The final part is rather prescriptive – What is to be done to stabilize global governance? What can the US do (and not do) to fix its internal affairs that are crucially connected to its influence on international affairs, how can regional issues be addressed—the Middle East conflicts, the Asian disputes, the African humanitarian concerns, the Latin America’s rising favor toward authoritarianism rule, the European Brexit problem—and, how can the global gap be closed as part of moving toward World Order 2.0
“What is done and how it is done matter a great deal […] Under Donald Trump, however, foreign policy shows clear signs of departing from this legacy. Support for alliances, embrace of free trade, concern over climate change, championing of democracy and human rights, American leadership per se—these and other fundamentals of American foreign policy have been questioned and, more than once, rejected. Trump is the first post-World War II American president to view the burdens of world leadership as outweighing the benefits. As a result, the US has changed from principal preserver of order to principal disrupter. The Trump administration’s approach to foreign policy is hardly the one cause of increased disarray in the world, but it is a significant one and surely the most expected […] United States has now introduced a means by which a major power forfeits international advantage. It is abdication, the voluntary relinquishing of power and responsibility. It is brought more by choice than by circumstances either at home or abroad.”

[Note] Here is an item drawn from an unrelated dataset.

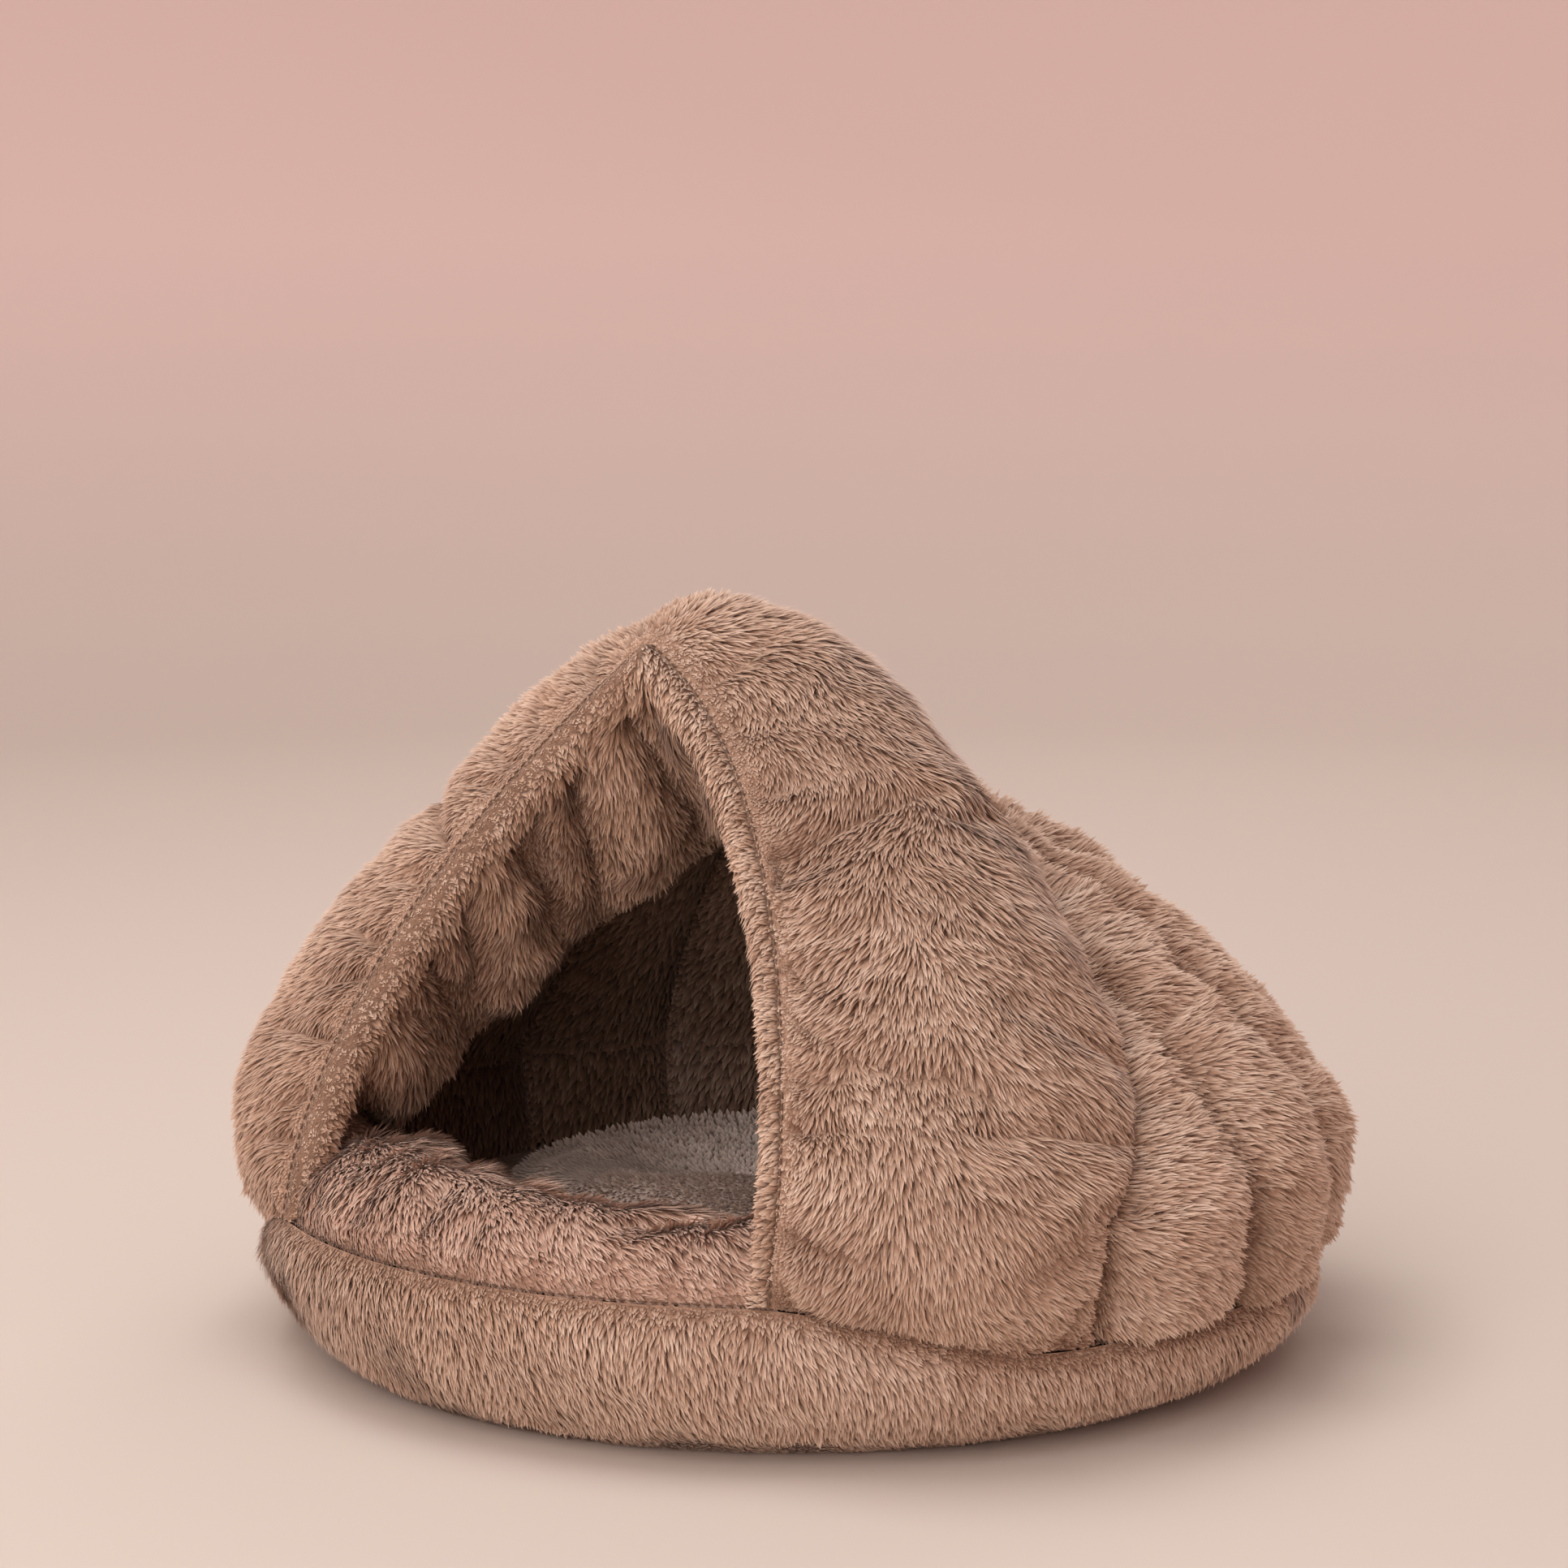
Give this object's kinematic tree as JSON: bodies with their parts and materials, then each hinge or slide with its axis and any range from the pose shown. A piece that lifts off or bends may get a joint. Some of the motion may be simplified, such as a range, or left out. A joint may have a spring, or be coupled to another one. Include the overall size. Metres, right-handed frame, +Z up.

What stayed with me is the author’s introduction of the concept of sovereign obligation. First, he makes it clear that ‘sovereign as responsibility’ is a fundamentally different idea, “which involves a government’s responsibilities to its own citizens and how it forfeits some of the traditional protections and benefits of sovereignty if it fails to live up to those responsibilities, as in Right to Protect (R2P). Whereas, ‘sovereign obligation’ is something altogether different. “It is about a government’s obligations to other governments and through them the citizens of other countries.” Tayong lahat ay may pananagutan sa isa’t-isa, as a popular church hymn goes.
Fast forward to North Korea being allowed to keep its nuclear weapons. Russian occupation of Crimea, India-Pakistan disputes, failing state of Libya, Venezuelan dictatorship influence, China gaining world dominance, and like what I started with, Britain with its new PM, HK’s battle for democracy, Syria under attack yet again, and Trump winning in his pro-security/anti-immigration fight. What does this mean for me?
Right now, it’s a kind of broad awareness that I need to keep me grounded, or centered, or dispassionate when I feel like snapping someone’s neck. “Jao, there are bigger things that matter more,” I’d tell myself, then breathe, ha ha ha. But seriously, this book is teaching me the value of follow through. Yup. The world is in disarray because a lot of good-natured promises that were made lacked the follow through. Coalitions that stopped acting, treaties that that are only good in paper, resolutions that were never enforced. We can learn a great deal from what abdication could do.